**AIM**
Transcribe the tail of the listing: start at the line containing "List this object's" and stop after the last line, keeping every character as is and adding nothing.

[JSON records of objects]
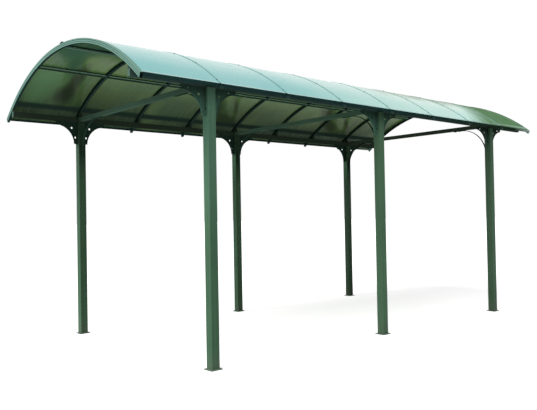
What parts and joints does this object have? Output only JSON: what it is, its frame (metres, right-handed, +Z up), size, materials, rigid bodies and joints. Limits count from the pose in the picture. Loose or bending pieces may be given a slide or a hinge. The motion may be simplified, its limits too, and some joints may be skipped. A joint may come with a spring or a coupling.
{
  "type": "arched carport",
  "caption": "Open carport: square posts on base plates, tie beams, curved ribs and an arched roof of translucent sheets.",
  "frame": {"origin": "on the ground, at the centre of the plan", "axes": "+X along the carport towards the back end, +Y from the near row of posts to the far row, +Z up"},
  "size_m": [4.98, 2.3692, 2.3993],
  "materials": {
    "steel_paint": "satin",
    "beam_paint": "satin",
    "end_arch_paint": "satin",
    "cap_plastic": "satin",
    "roof_sheet": "gloss"
  },
  "bodies": {
    "root": {"post_near_1": "steel_paint", "gussets_near_1": "steel_paint", "post_far_1": "steel_paint", "gussets_far_1": "steel_paint", "tie_beam_1": "steel_paint", "knee_braces_1": "steel_paint", "post_near_2": "steel_paint", "gussets_near_2": "steel_paint", "post_far_2": "steel_paint", "gussets_far_2": "steel_paint", "tie_beam_2": "steel_paint", "knee_braces_2": "steel_paint", "post_near_3": "steel_paint", "gussets_near_3": "steel_paint", "post_far_3": "steel_paint", "gussets_far_3": "steel_paint", "tie_beam_3": "steel_paint", "knee_braces_3": "steel_paint", "eave_beam_near": "beam_paint", "eave_beam_far": "beam_paint", "end_arch_front": "end_arch_paint", "end_arch_back": "end_arch_paint", "rib_1": "beam_paint", "rib_2": "beam_paint", "rib_3": "beam_paint", "rib_4": "beam_paint", "rib_5": "beam_paint", "rib_6": "beam_paint", "rib_7": "beam_paint", "roof_panel_1": "roof_sheet", "roof_panel_2": "roof_sheet", "roof_panel_3": "roof_sheet", "roof_panel_4": "roof_sheet", "roof_panel_5": "roof_sheet", "roof_panel_6": "roof_sheet", "roof_panel_7": "roof_sheet", "roof_panel_8": "roof_sheet", "purlin_near": "beam_paint", "purlin_ridge": "beam_paint", "purlin_far": "beam_paint", "edge_strip_near": "beam_paint", "edge_strip_far": "beam_paint", "beam_end_caps": "cap_plastic"}
  },
  "joints": []
}
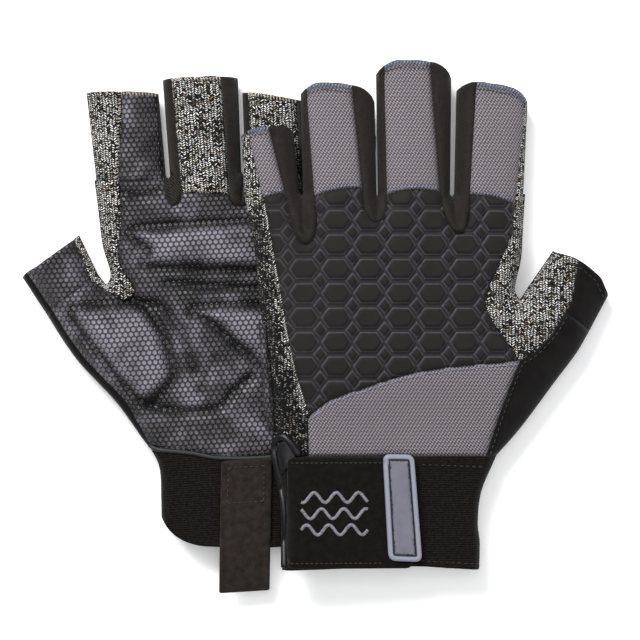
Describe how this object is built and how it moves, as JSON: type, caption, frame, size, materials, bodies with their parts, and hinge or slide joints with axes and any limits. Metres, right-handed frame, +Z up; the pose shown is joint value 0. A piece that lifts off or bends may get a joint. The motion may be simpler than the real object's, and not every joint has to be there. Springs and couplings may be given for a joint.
{
  "type": "sailing gloves",
  "caption": "Pair of fingerless sailing gloves, one palm up, one back up: padded grip palm, embossed back, elastic cuff, hook-and-loop wrist strap and pull tab.",
  "frame": {"origin": "under the middle of the pair, on the surface that it lies on", "axes": "+X along the row of the two gloves, +Y towards the fingertips, +Z up"},
  "size_m": [0.2414, 0.2162, 0.0305],
  "materials": {
    "grip_leather": "embossed synthetic leather, satin",
    "cut_knit": "salt and pepper cut-resistant knit",
    "back_laminate": "stretch fabric bonded to foam, embossed",
    "grey_weave": "coarse stretch weave",
    "spandex": "ribbed stretch fabric",
    "suede": "black synthetic suede",
    "foam": "closed cell foam",
    "elastic": "ribbed elastic",
    "neoprene": "knit-faced neoprene",
    "rubber": "matt moulded"
  },
  "bodies": {
    "lower_hand": {"lower_palm_panel": "grip_leather", "lower_thumb_pad": "foam", "lower_finger_root_pad": "foam", "lower_heel_pad": "foam", "lower_back_panel": "back_laminate", "lower_wrist_panel": "grey_weave", "lower_ulnar_gusset": "cut_knit", "lower_saddle": "cut_knit", "lower_thumb_base": "suede", "lower_cuff_band": "elastic", "lower_tab_base": "neoprene", "lower_little_back": "grey_weave", "lower_little_palm": "cut_knit", "lower_ring_back": "grey_weave", "lower_ring_palm": "cut_knit", "lower_little_ring_fourchette": "spandex", "lower_ring_fourchette": "spandex", "lower_strap": "neoprene", "lower_strap_end": "rubber"},
    "lower_fingers": {"lower_middle_back": "grey_weave", "lower_middle_palm": "cut_knit", "lower_index_back": "grey_weave", "lower_index_palm": "grip_leather", "lower_index_side": "cut_knit", "lower_middle_fourchette": "spandex", "lower_middle_index_fourchette": "spandex"},
    "lower_thumb": {"lower_thumb_back": "suede", "lower_thumb_palm": "grip_leather", "lower_thumb_gusset": "cut_knit"},
    "lower_tab": {"lower_pull_tab": "neoprene"},
    "upper_hand": {"upper_palm_panel": "grip_leather", "upper_thumb_pad": "foam", "upper_finger_root_pad": "foam", "upper_heel_pad": "foam", "upper_back_panel": "back_laminate", "upper_wrist_panel": "grey_weave", "upper_ulnar_gusset": "cut_knit", "upper_saddle": "cut_knit", "upper_thumb_base": "suede", "upper_cuff_band": "elastic", "upper_tab_base": "neoprene"},
    "upper_fingers": {"upper_little_back": "grey_weave", "upper_little_palm": "cut_knit", "upper_ring_back": "grey_weave", "upper_ring_palm": "cut_knit", "upper_middle_back": "grey_weave", "upper_middle_palm": "cut_knit", "upper_index_back": "grey_weave", "upper_index_palm": "grip_leather", "upper_index_side": "cut_knit", "upper_little_side": "cut_knit", "upper_little_ring_fourchette": "spandex", "upper_ring_middle_fourchette": "spandex", "upper_middle_index_fourchette": "spandex"},
    "upper_thumb": {"upper_thumb_back": "suede", "upper_thumb_palm": "grip_leather", "upper_thumb_gusset": "cut_knit"},
    "upper_strap": {"upper_strap": "neoprene", "upper_strap_end": "rubber"},
    "upper_tab": {"upper_pull_tab": "neoprene"}
  },
  "joints": [
    {"name": "lower_finger_flex", "type": "hinge", "parent": "lower_hand", "child": "lower_fingers", "pos_m": [-0.05823, 0.06161, 0.0165], "axis": [0.9998, 0, 0.02], "range_deg": [0, 60]},
    {"name": "lower_thumb_flex", "type": "hinge", "parent": "lower_hand", "child": "lower_thumb", "pos_m": [-0.1001, 0.01185, 0.0166], "axis": [0.7865, 0.6155, -0.0507], "range_deg": [0, 60]},
    {"name": "lower_tab_flip", "type": "hinge", "parent": "lower_hand", "child": "lower_tab", "pos_m": [-0.02647, -0.07271, 0.01464], "axis": [-0.9963, -0.0602, 0.0616], "range_deg": [0, 180]},
    {"name": "upper_glove_lift", "type": "slide", "parent": "lower_hand", "child": "upper_hand", "axis": [0, 0, 1], "range_m": [0, 0.08]},
    {"name": "upper_finger_bend", "type": "hinge", "parent": "upper_hand", "child": "upper_fingers", "pos_m": [0.03106, 0.0541, 0.02472], "axis": [0.9952, 0, -0.0976], "range_deg": [0, 60]},
    {"name": "upper_thumb_bend", "type": "hinge", "parent": "upper_hand", "child": "upper_thumb", "pos_m": [0.10052, 0.00695, 0.0179], "axis": [0.8193, -0.5677, -0.0803], "range_deg": [0, 50]},
    {"name": "upper_strap_peel", "type": "hinge", "parent": "upper_hand", "child": "upper_strap", "pos_m": [-0.01058, -0.0749, 0.02538], "axis": [0, -1, 0], "range_deg": [0, 150]},
    {"name": "upper_tab_unfold", "type": "hinge", "parent": "upper_hand", "child": "upper_tab", "pos_m": [0.03067, -0.0819, 0.00642], "axis": [-0.9952, 0, 0.0976], "range_deg": [0, 180]}
  ]
}
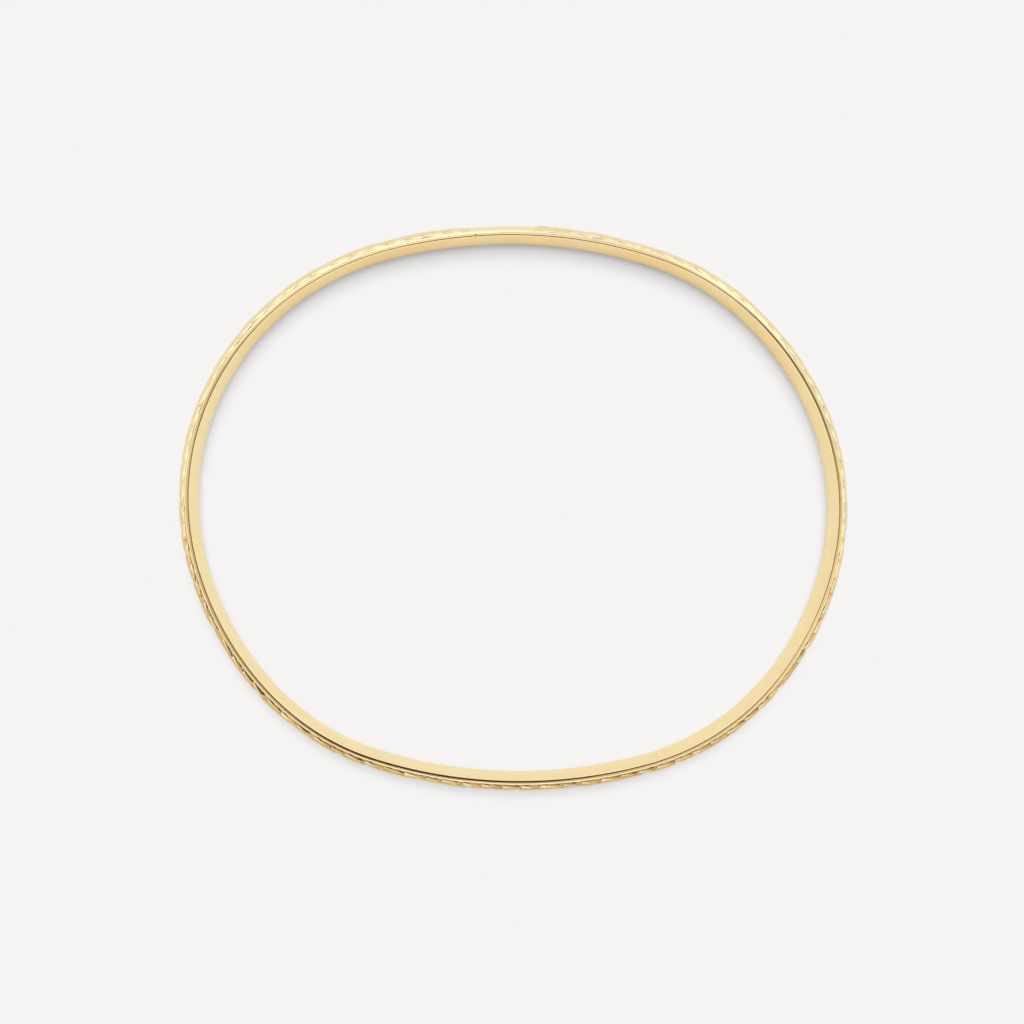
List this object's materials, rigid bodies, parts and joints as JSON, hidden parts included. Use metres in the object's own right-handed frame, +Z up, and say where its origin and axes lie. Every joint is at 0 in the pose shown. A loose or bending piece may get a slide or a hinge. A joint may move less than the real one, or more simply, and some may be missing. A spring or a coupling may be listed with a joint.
{
  "type": "bangle bracelet",
  "caption": "Closed oval slip-on bangle of gold: a thin polished liner with polished edge wires round a domed, engraved outer band.",
  "frame": {"origin": "centre of the opening, on the surface that the bangle lies on", "axes": "+X along the long axis of the oval, +Y along its short axis towards the plain joint plate, +Z up along the bangle's axis"},
  "size_m": [0.0686, 0.058, 0.004],
  "materials": {
    "polished_gold": "high polish yellow gold, 18 ct",
    "engraved_gold": "bright-cut engraved yellow gold, 18 ct, polished"
  },
  "bodies": {
    "root": {"inner_liner": "polished_gold", "upper_edge_wire": "polished_gold", "lower_edge_wire": "polished_gold", "engraved_band": "engraved_gold", "joint_plate": "polished_gold"}
  },
  "joints": []
}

**RESPONSE BELOW**
List this object's materials, rigid bodies, parts and joints as JSON, hidden parts included. Use metres in the object's own right-handed frame, +Z up, and say where its origin and axes lie. Every joint is at 0 in the pose shown. A loose or bending piece may get a slide or a hinge. A joint may move less than the real one, or more simply, and some may be missing. A spring or a coupling may be listed with a joint.
{
  "type": "bangle bracelet",
  "caption": "Closed oval slip-on bangle of gold: a thin polished liner with polished edge wires round a domed, engraved outer band.",
  "frame": {"origin": "centre of the opening, on the surface that the bangle lies on", "axes": "+X along the long axis of the oval, +Y along its short axis towards the plain joint plate, +Z up along the bangle's axis"},
  "size_m": [0.0686, 0.058, 0.004],
  "materials": {
    "polished_gold": "high polish yellow gold, 18 ct",
    "engraved_gold": "bright-cut engraved yellow gold, 18 ct, polished"
  },
  "bodies": {
    "root": {"inner_liner": "polished_gold", "upper_edge_wire": "polished_gold", "lower_edge_wire": "polished_gold", "engraved_band": "engraved_gold", "joint_plate": "polished_gold"}
  },
  "joints": []
}